Hi Paul,

thanks a lot for the clarification. Now I know much better what to expect. The pulling from the repository seems to work fine after I set the

SRCREV = "${AUTOREV}" variable.

That seems to have been the mistake causing most of the confusion.

If I encounter unexpected behavior with the locally kept repositories, I will come back to the mailing list (maybe it was just my confusion about all the revision juggling which let me believe, that building an EXTERNAL_SRC repo also does not work as expected).
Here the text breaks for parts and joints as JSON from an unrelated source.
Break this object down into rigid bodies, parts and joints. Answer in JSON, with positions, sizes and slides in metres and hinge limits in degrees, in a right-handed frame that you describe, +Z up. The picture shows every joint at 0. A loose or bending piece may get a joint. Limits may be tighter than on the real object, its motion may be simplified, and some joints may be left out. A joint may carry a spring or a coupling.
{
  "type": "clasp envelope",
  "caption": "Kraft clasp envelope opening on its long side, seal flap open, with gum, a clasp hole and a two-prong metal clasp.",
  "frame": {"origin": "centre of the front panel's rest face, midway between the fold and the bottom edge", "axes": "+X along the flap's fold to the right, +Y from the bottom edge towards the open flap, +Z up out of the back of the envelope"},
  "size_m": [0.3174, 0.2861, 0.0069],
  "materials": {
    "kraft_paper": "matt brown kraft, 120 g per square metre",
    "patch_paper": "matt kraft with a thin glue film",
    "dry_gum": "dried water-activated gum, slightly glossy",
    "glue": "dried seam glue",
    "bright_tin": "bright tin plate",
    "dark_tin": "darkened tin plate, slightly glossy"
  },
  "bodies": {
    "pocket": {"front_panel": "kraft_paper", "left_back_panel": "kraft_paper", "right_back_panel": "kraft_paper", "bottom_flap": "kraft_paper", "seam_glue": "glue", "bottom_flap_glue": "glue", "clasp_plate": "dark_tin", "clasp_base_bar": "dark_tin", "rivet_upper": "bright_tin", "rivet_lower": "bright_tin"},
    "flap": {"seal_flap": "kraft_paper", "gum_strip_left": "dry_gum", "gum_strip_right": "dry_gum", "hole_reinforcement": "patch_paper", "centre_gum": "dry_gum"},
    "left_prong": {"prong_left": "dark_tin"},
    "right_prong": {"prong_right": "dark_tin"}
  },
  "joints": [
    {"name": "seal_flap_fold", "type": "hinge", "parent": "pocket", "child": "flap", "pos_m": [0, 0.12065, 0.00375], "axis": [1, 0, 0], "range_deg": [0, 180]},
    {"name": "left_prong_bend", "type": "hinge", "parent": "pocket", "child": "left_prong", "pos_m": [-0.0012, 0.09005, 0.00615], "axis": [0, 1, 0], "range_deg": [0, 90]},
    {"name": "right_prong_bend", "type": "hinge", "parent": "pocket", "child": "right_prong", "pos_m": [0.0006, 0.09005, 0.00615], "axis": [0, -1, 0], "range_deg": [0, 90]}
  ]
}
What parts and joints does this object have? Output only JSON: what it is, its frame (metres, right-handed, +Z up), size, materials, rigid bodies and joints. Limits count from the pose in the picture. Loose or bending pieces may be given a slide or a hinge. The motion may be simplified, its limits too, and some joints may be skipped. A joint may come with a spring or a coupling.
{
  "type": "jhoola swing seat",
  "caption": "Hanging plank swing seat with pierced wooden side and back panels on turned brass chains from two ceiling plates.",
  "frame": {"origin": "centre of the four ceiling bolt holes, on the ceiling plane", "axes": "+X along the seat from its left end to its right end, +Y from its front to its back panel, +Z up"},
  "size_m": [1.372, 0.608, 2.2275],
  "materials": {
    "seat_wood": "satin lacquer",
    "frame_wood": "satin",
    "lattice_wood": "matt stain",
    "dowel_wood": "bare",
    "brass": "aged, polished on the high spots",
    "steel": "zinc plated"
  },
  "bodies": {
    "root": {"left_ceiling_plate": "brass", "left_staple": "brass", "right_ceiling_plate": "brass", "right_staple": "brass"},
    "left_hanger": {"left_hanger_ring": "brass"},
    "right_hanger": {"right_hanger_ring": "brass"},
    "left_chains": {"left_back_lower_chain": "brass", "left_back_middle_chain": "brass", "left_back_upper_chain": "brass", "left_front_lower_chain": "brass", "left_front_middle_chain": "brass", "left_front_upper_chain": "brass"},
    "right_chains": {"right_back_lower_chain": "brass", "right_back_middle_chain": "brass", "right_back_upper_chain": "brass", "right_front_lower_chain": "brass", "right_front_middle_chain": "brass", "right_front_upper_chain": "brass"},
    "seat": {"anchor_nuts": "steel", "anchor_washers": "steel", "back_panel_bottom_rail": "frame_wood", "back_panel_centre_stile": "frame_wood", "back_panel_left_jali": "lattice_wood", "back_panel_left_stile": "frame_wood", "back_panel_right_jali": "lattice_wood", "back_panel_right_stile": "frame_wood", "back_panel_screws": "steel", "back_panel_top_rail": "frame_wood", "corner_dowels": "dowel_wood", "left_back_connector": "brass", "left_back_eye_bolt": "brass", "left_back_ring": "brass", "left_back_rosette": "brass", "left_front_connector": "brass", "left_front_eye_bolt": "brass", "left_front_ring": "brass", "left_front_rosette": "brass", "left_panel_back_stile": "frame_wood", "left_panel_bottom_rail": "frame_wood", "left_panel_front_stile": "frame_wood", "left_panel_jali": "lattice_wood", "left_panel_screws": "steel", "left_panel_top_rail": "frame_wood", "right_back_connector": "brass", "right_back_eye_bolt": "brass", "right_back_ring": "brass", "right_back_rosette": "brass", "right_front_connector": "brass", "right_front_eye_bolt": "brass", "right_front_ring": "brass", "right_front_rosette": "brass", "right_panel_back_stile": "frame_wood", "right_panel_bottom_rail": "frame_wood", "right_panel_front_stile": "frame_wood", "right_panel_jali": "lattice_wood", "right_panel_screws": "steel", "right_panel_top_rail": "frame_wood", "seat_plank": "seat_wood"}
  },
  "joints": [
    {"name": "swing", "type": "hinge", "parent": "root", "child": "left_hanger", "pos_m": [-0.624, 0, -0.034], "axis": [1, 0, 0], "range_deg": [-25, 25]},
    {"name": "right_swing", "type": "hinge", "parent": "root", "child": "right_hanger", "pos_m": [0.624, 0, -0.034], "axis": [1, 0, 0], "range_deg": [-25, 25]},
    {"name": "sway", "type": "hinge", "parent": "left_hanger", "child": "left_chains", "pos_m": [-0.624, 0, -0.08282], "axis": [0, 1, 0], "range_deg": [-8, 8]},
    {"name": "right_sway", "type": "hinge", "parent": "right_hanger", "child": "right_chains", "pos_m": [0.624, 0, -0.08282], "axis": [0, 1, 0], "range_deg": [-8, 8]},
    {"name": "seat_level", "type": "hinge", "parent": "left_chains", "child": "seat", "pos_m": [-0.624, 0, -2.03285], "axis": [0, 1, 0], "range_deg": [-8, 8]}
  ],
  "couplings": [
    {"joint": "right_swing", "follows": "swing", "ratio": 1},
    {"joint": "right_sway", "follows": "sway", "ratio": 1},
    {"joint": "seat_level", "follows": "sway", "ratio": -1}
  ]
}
All the Best and Thanks again,
Jakob

On 04.04.2018 06:13, Paul Eggleton wrote:
Hi Jakob,

On Thursday, 29 March 2018 12:41:33 AM NZST Jakob Hasse wrote:
Right now it's still a mystery for me when bitbake builds the latest
version of a repository and why. I make changes in my code and whether I
commit them or not, sometimes bitbake builds a package with the recent
version, sometimes with an old version.
So my strategy is doing mock changes (adding whitespaces, "enhencing"
documentation) and adding signed commits as well as forcing a PR in the
recipe and re-running bitbake until it works somehow (I heard the
bitbake prefers the signed commits somehow could not verify this yet).
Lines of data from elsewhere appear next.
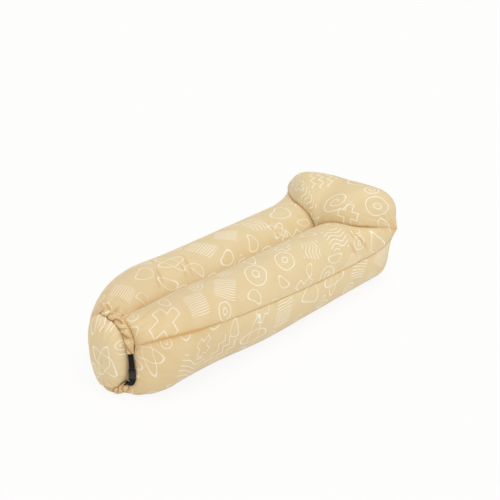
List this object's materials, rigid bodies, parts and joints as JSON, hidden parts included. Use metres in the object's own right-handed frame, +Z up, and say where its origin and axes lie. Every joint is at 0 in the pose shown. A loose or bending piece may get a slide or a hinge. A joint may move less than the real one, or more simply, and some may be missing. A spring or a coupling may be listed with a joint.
{
  "type": "inflatable air lounger",
  "caption": "Inflatable air lounger: lengthwise tubes with a valley between them, a headrest pillow, and a rolled mouth clipped into a ring by a side-release buckle.",
  "frame": {"origin": "on the floor, under the middle of the bounding box", "axes": "+X along the lounger from the rolled mouth at the foot end to the headrest, +Z up, the buckle on the -Y side"},
  "size_m": [1.98, 0.7876, 0.5246],
  "materials": {
    "cloth": "satin",
    "rolled_cloth": "satin",
    "inner_cloth": "matte",
    "tape": "satin",
    "stiffener": "satin",
    "webbing": "matte",
    "buckle": "satin"
  },
  "bodies": {
    "lounger": {"base_panel": "cloth", "side_panel_left": "cloth", "side_panel_right": "cloth", "tube_top_left": "cloth", "tube_top_right": "cloth", "headrest_panel": "cloth", "rear_panel": "cloth", "mouth_dome": "cloth", "mouth_roll": "rolled_cloth", "mouth_strip_outer": "stiffener", "mouth_strip_inner": "stiffener", "centre_baffle": "inner_cloth", "side_seam_tape_left": "tape", "floor_seam_tape_left": "tape", "rear_seam_tape_left": "tape", "crease_tape_left": "tape", "side_seam_tape_right": "tape", "floor_seam_tape_right": "tape", "rear_seam_tape_right": "tape", "crease_tape_right": "tape", "headrest_seam_tape": "tape", "rear_floor_seam_tape": "tape", "buckle_socket": "buckle", "webbing_lower": "webbing"},
    "plug": {"buckle_plug": "buckle", "webbing_upper": "webbing"},
    "prong_left": {"latch_prong_left": "buckle"},
    "prong_right": {"latch_prong_right": "buckle"}
  },
  "joints": [
    {"name": "plug_slide", "type": "slide", "parent": "lounger", "child": "plug", "axis": [0, 0, 1], "range_m": [0, 0.032], "deforming": ["webbing_upper", "latch_prong_left", "latch_prong_right"]},
    {"name": "squeeze_left", "type": "hinge", "parent": "plug", "child": "prong_left", "pos_m": [-0.92418, -0.18714, 0.1491], "axis": [-0.8829, -0.4695, 0], "range_deg": [0, 9.5], "stiffness_Nm_per_rad": 1},
    {"name": "squeeze_right", "type": "hinge", "parent": "plug", "child": "prong_right", "pos_m": [-0.91582, -0.20286, 0.1491], "axis": [0.8829, 0.4695, 0], "range_deg": [0, 9.5], "stiffness_Nm_per_rad": 1}
  ]
}
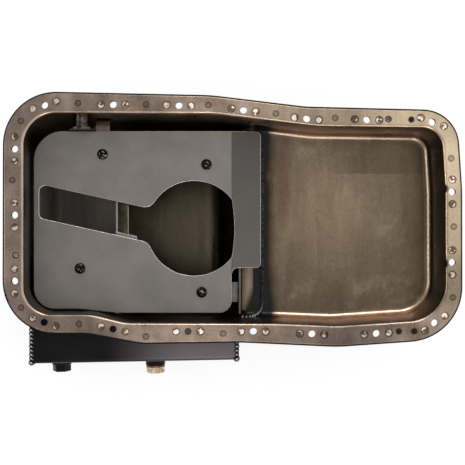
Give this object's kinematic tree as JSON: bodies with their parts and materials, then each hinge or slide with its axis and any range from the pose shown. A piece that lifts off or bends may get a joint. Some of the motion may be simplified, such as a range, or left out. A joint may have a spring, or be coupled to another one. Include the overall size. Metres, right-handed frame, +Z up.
{
  "type": "engine oil pan",
  "caption": "Pressed and welded steel oil pan with a bolted gasket rail, a shallow bay, a deep sump with a side box, a slotted windage tray and trap-door baffles.",
  "frame": {"origin": "in the gasket face, at the middle of the pan's length", "axes": "+X along the engine towards the shallow end, +Y across it away from the kick-out, +Z up to the block"},
  "size_m": [0.4428, 0.287, 0.1416],
  "materials": {
    "bare_steel": "worn, brownish",
    "grey_steel": "matt brushed",
    "black_paint": "satin",
    "weld_black": "satin over weld ripples",
    "black_screw": "black oxide",
    "zinc_steel": "zinc plated",
    "copper": "copper",
    "plug_brass": "yellow zinc"
  },
  "bodies": {
    "pan": {"pan_shell": "bare_steel", "rail_stiffener": "black_paint", "kickout_channel": "black_paint", "kickout_left_end": "black_paint", "kickout_right_end": "black_paint", "kickout_gusset": "black_paint", "left_end_weld": "weld_black", "right_end_weld": "weld_black", "ramp_weld": "weld_black", "windage_tray": "grey_steel", "tray_screws": "black_screw", "tray_nuts": "zinc_steel", "rear_left_bracket": "grey_steel", "rear_right_bracket": "grey_steel", "front_left_bracket": "grey_steel", "front_right_bracket": "grey_steel", "left_baffle": "grey_steel", "right_baffle": "grey_steel", "rear_baffle": "grey_steel", "left_hinge_pin": "zinc_steel", "right_hinge_pin": "zinc_steel", "drain_bung": "black_paint", "drain_washer": "copper", "drain_plug": "plug_brass", "level_bung": "black_paint", "level_plug": "black_paint", "wall_fitting": "zinc_steel", "fitting_disc": "zinc_steel", "tray_rest": "grey_steel", "gasket_pins": "grey_steel"},
    "left_door": {"left_trap_door": "zinc_steel"},
    "right_door": {"right_trap_door": "zinc_steel"}
  },
  "joints": [
    {"name": "left_door_hinge", "type": "hinge", "parent": "pan", "child": "left_door", "pos_m": [-0.113, -0.052, -0.084], "axis": [0, -1, 0], "range_deg": [0, 70]},
    {"name": "right_door_hinge", "type": "hinge", "parent": "pan", "child": "right_door", "pos_m": [0.0049, -0.012, -0.042], "axis": [0, 1, 0], "range_deg": [0, 70]}
  ]
}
Hence, I would like to know what I have to do to build only the latest
version of a repository...
1. When it's local on my computer (with EXTERNALSRC_BUILD_pn-<package> =
"/home/some/local/location/" in local.conf),
If you are using the externalsrc class (specifically with EXTERNALSRC set,
since EXTERNALSRC_BUILD only controls where the build is actually run) then
you should find that any change to files within the source tree should trigger
do_compile to rerun next time you build the recipe. If that does not happen
then that's a bug which we should explore further.

2. When I build from a github or any remote repository.
In this case you need to be pulling the latest revision:

SRCREV = "${AUTOREV}"

If you need to specify a branch other than master, use ;branch=branchname in
SRC_URI.

In order to force it to rebuild the latest version every time however, you
will likely also need something like this:

PV = "1.0+git${SRCPV}"

The "1.0" bit can be anything you like - usually it would be whatever the
latest release version was prior to the commit. A couple of further notes:

1) The result of the above will be that every time you run a build, even if
the recipe in question is not being built, bitbake will need to query the
remote repository in order to determine the latest available version.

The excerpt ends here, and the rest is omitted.